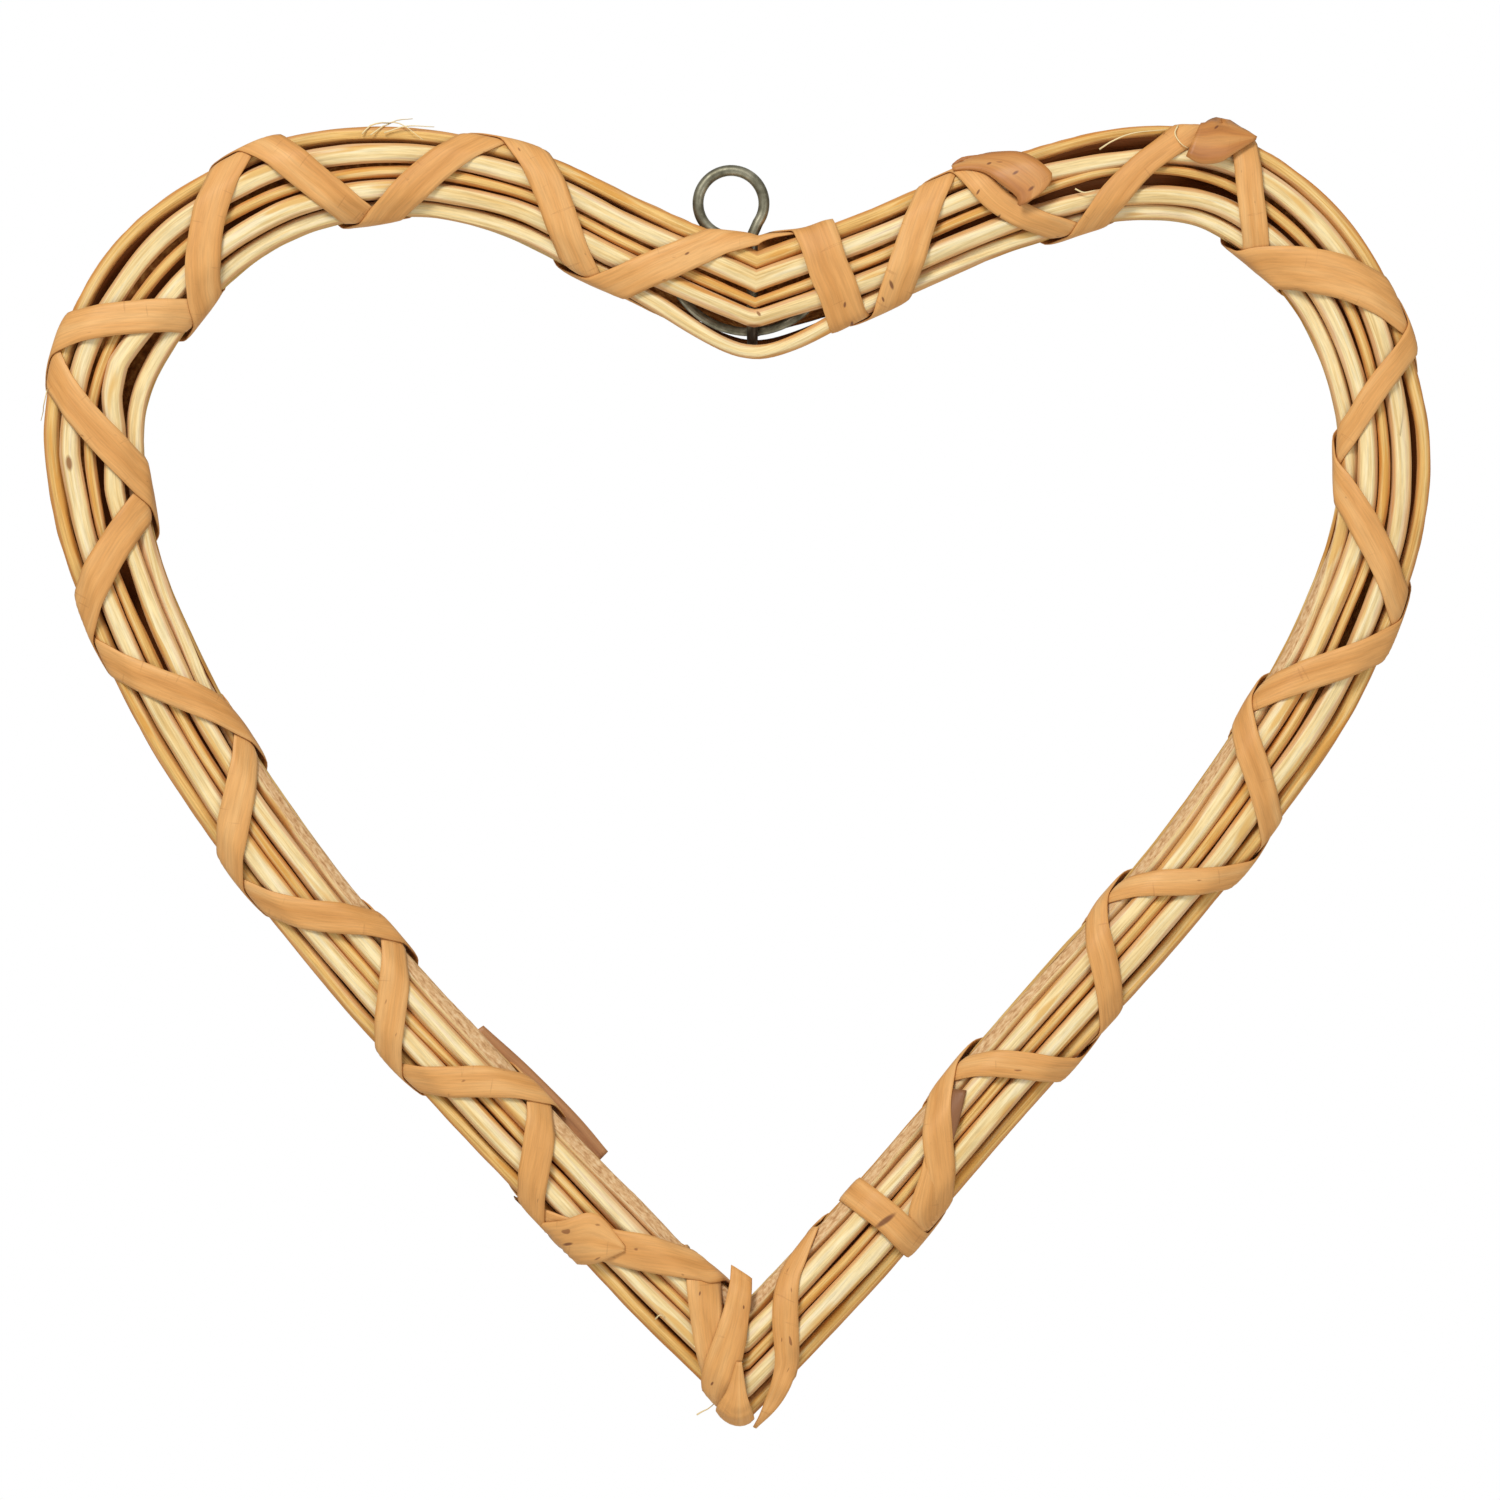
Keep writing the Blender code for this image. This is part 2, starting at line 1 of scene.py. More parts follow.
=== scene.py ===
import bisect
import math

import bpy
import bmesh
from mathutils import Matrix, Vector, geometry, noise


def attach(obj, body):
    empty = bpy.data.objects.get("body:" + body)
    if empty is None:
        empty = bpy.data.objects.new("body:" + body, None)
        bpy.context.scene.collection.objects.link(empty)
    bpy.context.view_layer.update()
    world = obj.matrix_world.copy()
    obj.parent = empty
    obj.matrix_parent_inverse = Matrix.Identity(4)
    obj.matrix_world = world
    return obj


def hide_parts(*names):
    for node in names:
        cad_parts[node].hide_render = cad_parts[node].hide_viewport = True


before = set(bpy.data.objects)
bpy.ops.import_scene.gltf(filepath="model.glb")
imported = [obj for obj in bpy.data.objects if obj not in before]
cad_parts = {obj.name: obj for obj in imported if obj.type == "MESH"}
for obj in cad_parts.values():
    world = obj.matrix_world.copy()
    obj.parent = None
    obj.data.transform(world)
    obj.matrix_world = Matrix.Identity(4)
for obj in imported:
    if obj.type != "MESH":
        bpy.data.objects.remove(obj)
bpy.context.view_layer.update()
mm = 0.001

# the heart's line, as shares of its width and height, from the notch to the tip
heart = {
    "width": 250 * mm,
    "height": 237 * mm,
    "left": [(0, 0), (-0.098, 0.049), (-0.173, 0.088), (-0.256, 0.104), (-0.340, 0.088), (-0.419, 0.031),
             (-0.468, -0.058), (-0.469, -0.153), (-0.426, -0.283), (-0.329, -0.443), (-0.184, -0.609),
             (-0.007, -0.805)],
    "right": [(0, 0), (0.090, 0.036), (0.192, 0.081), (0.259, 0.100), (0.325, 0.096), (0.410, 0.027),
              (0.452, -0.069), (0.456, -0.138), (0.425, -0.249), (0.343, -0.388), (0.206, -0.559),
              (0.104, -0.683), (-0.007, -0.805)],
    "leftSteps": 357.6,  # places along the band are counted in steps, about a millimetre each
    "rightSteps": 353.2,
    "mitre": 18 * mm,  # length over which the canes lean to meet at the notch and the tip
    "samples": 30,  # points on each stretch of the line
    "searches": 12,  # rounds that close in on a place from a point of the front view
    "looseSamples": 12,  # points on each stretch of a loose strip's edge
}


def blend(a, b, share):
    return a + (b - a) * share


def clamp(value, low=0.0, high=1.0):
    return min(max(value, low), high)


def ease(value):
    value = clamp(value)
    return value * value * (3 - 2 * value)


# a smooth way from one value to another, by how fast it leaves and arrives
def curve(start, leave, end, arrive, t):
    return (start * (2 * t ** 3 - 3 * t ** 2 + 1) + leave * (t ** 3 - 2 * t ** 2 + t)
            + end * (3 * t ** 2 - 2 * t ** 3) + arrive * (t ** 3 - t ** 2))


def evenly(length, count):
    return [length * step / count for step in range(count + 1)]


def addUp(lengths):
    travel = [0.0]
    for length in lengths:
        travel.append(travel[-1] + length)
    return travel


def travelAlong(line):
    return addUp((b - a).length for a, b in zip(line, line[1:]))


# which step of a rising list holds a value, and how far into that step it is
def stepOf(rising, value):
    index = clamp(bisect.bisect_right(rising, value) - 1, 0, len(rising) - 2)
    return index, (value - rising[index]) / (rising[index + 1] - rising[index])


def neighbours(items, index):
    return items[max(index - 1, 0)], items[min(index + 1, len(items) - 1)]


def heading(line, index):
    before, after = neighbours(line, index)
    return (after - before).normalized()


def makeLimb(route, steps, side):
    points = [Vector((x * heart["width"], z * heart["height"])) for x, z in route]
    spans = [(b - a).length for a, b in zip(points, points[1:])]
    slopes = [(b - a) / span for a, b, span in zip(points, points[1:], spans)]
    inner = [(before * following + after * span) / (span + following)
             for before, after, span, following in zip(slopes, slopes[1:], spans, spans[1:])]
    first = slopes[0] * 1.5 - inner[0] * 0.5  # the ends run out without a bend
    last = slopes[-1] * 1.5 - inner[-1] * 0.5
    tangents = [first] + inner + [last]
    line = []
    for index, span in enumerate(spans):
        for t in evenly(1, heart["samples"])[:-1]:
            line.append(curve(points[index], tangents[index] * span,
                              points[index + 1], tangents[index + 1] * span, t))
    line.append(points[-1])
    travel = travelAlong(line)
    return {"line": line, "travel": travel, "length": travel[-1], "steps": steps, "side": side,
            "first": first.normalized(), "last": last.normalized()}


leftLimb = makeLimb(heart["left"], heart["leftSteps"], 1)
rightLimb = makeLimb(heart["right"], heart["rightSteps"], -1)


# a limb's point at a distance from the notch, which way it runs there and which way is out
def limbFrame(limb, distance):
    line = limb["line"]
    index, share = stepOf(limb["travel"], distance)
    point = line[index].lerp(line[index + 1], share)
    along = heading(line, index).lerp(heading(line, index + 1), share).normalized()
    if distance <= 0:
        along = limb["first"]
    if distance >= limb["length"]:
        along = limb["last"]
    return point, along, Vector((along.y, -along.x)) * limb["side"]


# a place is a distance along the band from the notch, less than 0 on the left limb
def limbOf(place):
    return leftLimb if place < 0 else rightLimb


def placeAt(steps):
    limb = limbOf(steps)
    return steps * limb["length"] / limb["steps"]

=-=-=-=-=

Output the full listing exactly as it stands.

▶ **RESULT BELOW**:
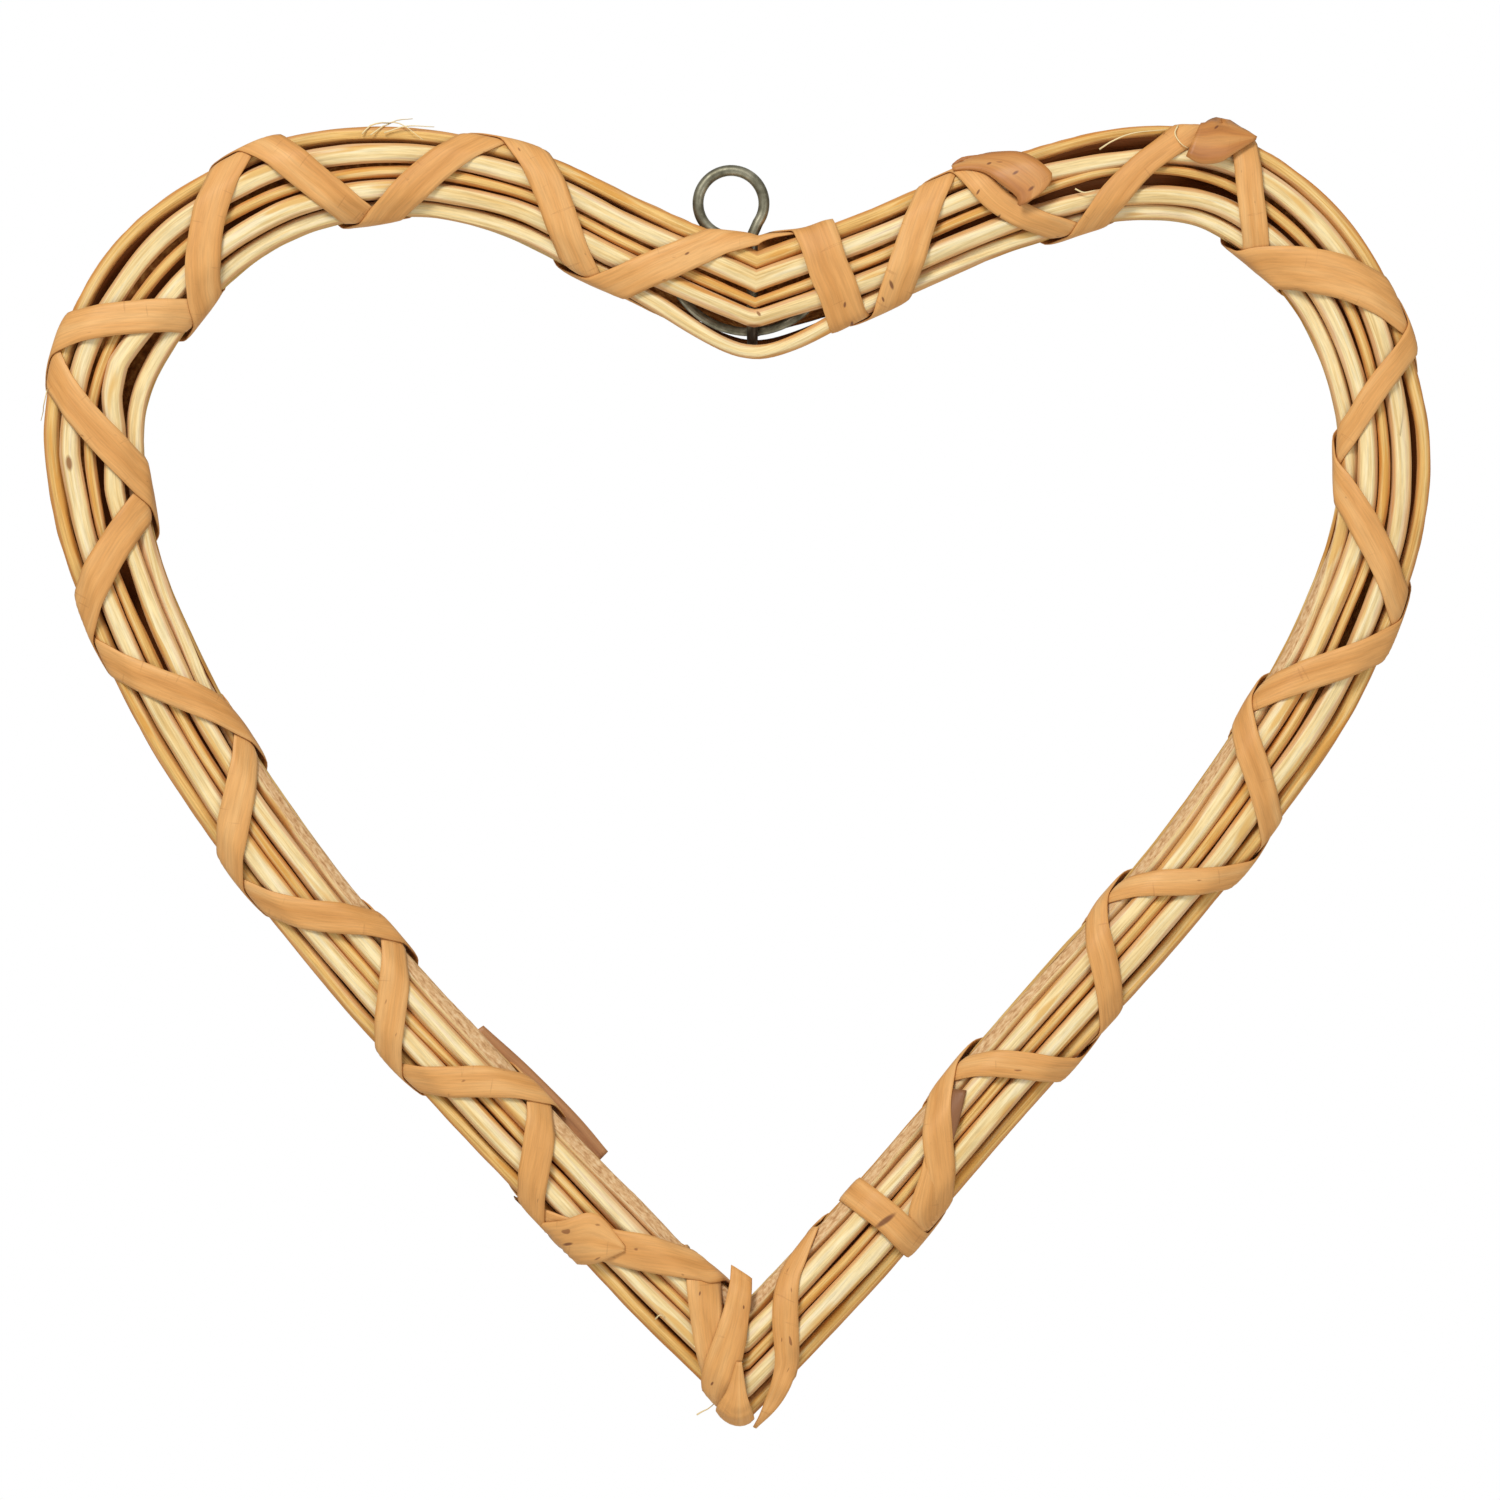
Keep writing the Blender code for this image. This is part 2, starting at line 1 of scene.py. More parts follow.
=== scene.py ===
import bisect
import math

import bpy
import bmesh
from mathutils import Matrix, Vector, geometry, noise


def attach(obj, body):
    empty = bpy.data.objects.get("body:" + body)
    if empty is None:
        empty = bpy.data.objects.new("body:" + body, None)
        bpy.context.scene.collection.objects.link(empty)
    bpy.context.view_layer.update()
    world = obj.matrix_world.copy()
    obj.parent = empty
    obj.matrix_parent_inverse = Matrix.Identity(4)
    obj.matrix_world = world
    return obj


def hide_parts(*names):
    for node in names:
        cad_parts[node].hide_render = cad_parts[node].hide_viewport = True


before = set(bpy.data.objects)
bpy.ops.import_scene.gltf(filepath="model.glb")
imported = [obj for obj in bpy.data.objects if obj not in before]
cad_parts = {obj.name: obj for obj in imported if obj.type == "MESH"}
for obj in cad_parts.values():
    world = obj.matrix_world.copy()
    obj.parent = None
    obj.data.transform(world)
    obj.matrix_world = Matrix.Identity(4)
for obj in imported:
    if obj.type != "MESH":
        bpy.data.objects.remove(obj)
bpy.context.view_layer.update()
mm = 0.001

# the heart's line, as shares of its width and height, from the notch to the tip
heart = {
    "width": 250 * mm,
    "height": 237 * mm,
    "left": [(0, 0), (-0.098, 0.049), (-0.173, 0.088), (-0.256, 0.104), (-0.340, 0.088), (-0.419, 0.031),
             (-0.468, -0.058), (-0.469, -0.153), (-0.426, -0.283), (-0.329, -0.443), (-0.184, -0.609),
             (-0.007, -0.805)],
    "right": [(0, 0), (0.090, 0.036), (0.192, 0.081), (0.259, 0.100), (0.325, 0.096), (0.410, 0.027),
              (0.452, -0.069), (0.456, -0.138), (0.425, -0.249), (0.343, -0.388), (0.206, -0.559),
              (0.104, -0.683), (-0.007, -0.805)],
    "leftSteps": 357.6,  # places along the band are counted in steps, about a millimetre each
    "rightSteps": 353.2,
    "mitre": 18 * mm,  # length over which the canes lean to meet at the notch and the tip
    "samples": 30,  # points on each stretch of the line
    "searches": 12,  # rounds that close in on a place from a point of the front view
    "looseSamples": 12,  # points on each stretch of a loose strip's edge
}


def blend(a, b, share):
    return a + (b - a) * share


def clamp(value, low=0.0, high=1.0):
    return min(max(value, low), high)


def ease(value):
    value = clamp(value)
    return value * value * (3 - 2 * value)


# a smooth way from one value to another, by how fast it leaves and arrives
def curve(start, leave, end, arrive, t):
    return (start * (2 * t ** 3 - 3 * t ** 2 + 1) + leave * (t ** 3 - 2 * t ** 2 + t)
            + end * (3 * t ** 2 - 2 * t ** 3) + arrive * (t ** 3 - t ** 2))


def evenly(length, count):
    return [length * step / count for step in range(count + 1)]


def addUp(lengths):
    travel = [0.0]
    for length in lengths:
        travel.append(travel[-1] + length)
    return travel


def travelAlong(line):
    return addUp((b - a).length for a, b in zip(line, line[1:]))


# which step of a rising list holds a value, and how far into that step it is
def stepOf(rising, value):
    index = clamp(bisect.bisect_right(rising, value) - 1, 0, len(rising) - 2)
    return index, (value - rising[index]) / (rising[index + 1] - rising[index])


def neighbours(items, index):
    return items[max(index - 1, 0)], items[min(index + 1, len(items) - 1)]


def heading(line, index):
    before, after = neighbours(line, index)
    return (after - before).normalized()


def makeLimb(route, steps, side):
    points = [Vector((x * heart["width"], z * heart["height"])) for x, z in route]
    spans = [(b - a).length for a, b in zip(points, points[1:])]
    slopes = [(b - a) / span for a, b, span in zip(points, points[1:], spans)]
    inner = [(before * following + after * span) / (span + following)
             for before, after, span, following in zip(slopes, slopes[1:], spans, spans[1:])]
    first = slopes[0] * 1.5 - inner[0] * 0.5  # the ends run out without a bend
    last = slopes[-1] * 1.5 - inner[-1] * 0.5
    tangents = [first] + inner + [last]
    line = []
    for index, span in enumerate(spans):
        for t in evenly(1, heart["samples"])[:-1]:
            line.append(curve(points[index], tangents[index] * span,
                              points[index + 1], tangents[index + 1] * span, t))
    line.append(points[-1])
    travel = travelAlong(line)
    return {"line": line, "travel": travel, "length": travel[-1], "steps": steps, "side": side,
            "first": first.normalized(), "last": last.normalized()}


leftLimb = makeLimb(heart["left"], heart["leftSteps"], 1)
rightLimb = makeLimb(heart["right"], heart["rightSteps"], -1)


# a limb's point at a distance from the notch, which way it runs there and which way is out
def limbFrame(limb, distance):
    line = limb["line"]
    index, share = stepOf(limb["travel"], distance)
    point = line[index].lerp(line[index + 1], share)
    along = heading(line, index).lerp(heading(line, index + 1), share).normalized()
    if distance <= 0:
        along = limb["first"]
    if distance >= limb["length"]:
        along = limb["last"]
    return point, along, Vector((along.y, -along.x)) * limb["side"]


# a place is a distance along the band from the notch, less than 0 on the left limb
def limbOf(place):
    return leftLimb if place < 0 else rightLimb


def placeAt(steps):
    limb = limbOf(steps)
    return steps * limb["length"] / limb["steps"]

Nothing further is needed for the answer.